Kristine Albuquerque 12/02/2020
"Amanhã há de ser outro dia."
Ainda preciso de uns dias para digerir totalmente esta estória, mas também preciso fazer esta resenha "no calor do momento". Não é à toa que a primeira resenha que escrevi por aqui foi de O Conto da Aia, porque eu precisava falar alguma coisa, qualquer coisa. Margaret provoca isso em mim. Ainda que seja difícil ler e digerir tudo isso, ou talvez por isso mesmo, considero essenciais essas leituras (dos dois livros) nos tempos em que vivemos. Margaret nos entrega uma continuação com muitas respostas que desejávamos, mas o mais marcante aqui é o desfecho e a esperança no futuro, apesar de tudo.

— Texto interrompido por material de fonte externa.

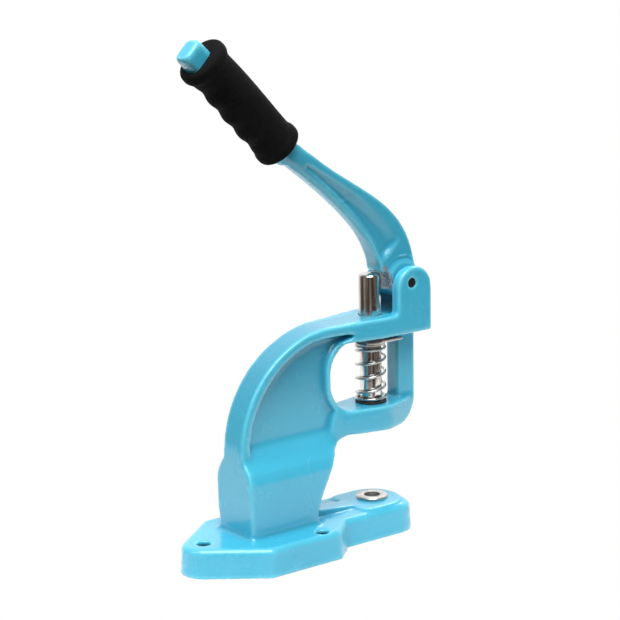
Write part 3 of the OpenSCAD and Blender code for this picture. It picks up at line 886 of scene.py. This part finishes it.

Em O Conto da Aia a narrativa é feita pela June (Offred) e é restrita ao que ela vivia em Gilead, com alguns flashbacks. É uma narrativa intimista, e por isso experimentamos de perto o que ela sente e vive ali. Em Os Testamentos a estrutura muda, e com isso nossas percepções. Temos três pontos de vista e três linhas temporais, que em algum momento convergem para um objetivo. Para quem viu a série, dá para perceber desde a sinopse quem são essas personagens e foi por isso que eu fiquei com tantas expectativas para esta leitura. Felizmente, elas foram cumpridas. Para quem só leu o primeiro livro, talvez a experiência não seja tão completa e até fique um pouco confusa inicialmente, porque a autora incorpora elementos da série e, cronologicamente falando, os acontecimentos principais de Os Testamentos se passam anos após o fim da segunda temporada. (Mais detalhes: A primeira temporada é fidelíssima ao livro e ambos encerram com a mesma cena; a segunda temporada expande o contexto do primeiro livro e funciona como uma ponte para o segundo livro; o segundo livro narra o período pré-Gilead, o durante e o pós, e as consequências após o desfecho da segunda temporada.) Estou tentando resumir ao máximo para não entrar em spoilers, acreditem.
A Tia Lydia é uma das personagens mais complexas e bem trabalhadas que já vi. Já ouviram aquela máxima de "não confundam a violência do opressor com a reação do oprimido"? Pois então. E a própria Tia Lydia diz: "como é que eu pude ser tão má, tão cruel, tão burra?, você vai se perguntar. Você pessoalmente nunca teria feito as coisas daquele jeito! Mas você pessoalmente nunca precisou fazê-las."
A Daisy e a Agnes, as outras duas personagens, são igualmente bem construídas. Elas nasceram no mesmo lugar, mas cresceram e viveram em contextos totalmente opostos e, por isso, têm visões de mundo opostas. O exercício entre elas é superar as intolerâncias que aprenderam desde sempre como naturais e desenvolver a empatia e a disponibilidade do encontro com outras percepções. Necessidade essa das mais atuais aqui mesmo, na nossa realidade. E essa não é a única conexão possível. Há vários temas que a autora faz questão de trabalhar que são tirados daqui mesmo, que vemos dia após dia nas notícias do mundo afora. Como ela diz nos agradecimentos, nos trinta e cinco anos que separam as duas obras ela pensou em muitas respostas possíveis para uma continuação, e muitas dessas respostas já se tornaram realidade.
Ainda que seja injusto - e desnecessário - comparar as duas obras, Os Testamentos é uma excelente continuação e impactante à sua maneira. Não me decepcionei nenhum pouco com os acontecimentos, embora gostaria de ter visto mais o desenvolvimento de algumas relações. Mas isso não é um deslize da autora, e sim algo de provocativo, de nos deixar imaginar como aquelas pessoas viveram a partir dali. E com o simpósio de História, anos depois, vemos algumas brechas desses acontecimentos. Nessa reconstituição, a mensagem: que não esqueçamos o nosso passado. E sigamos resistindo.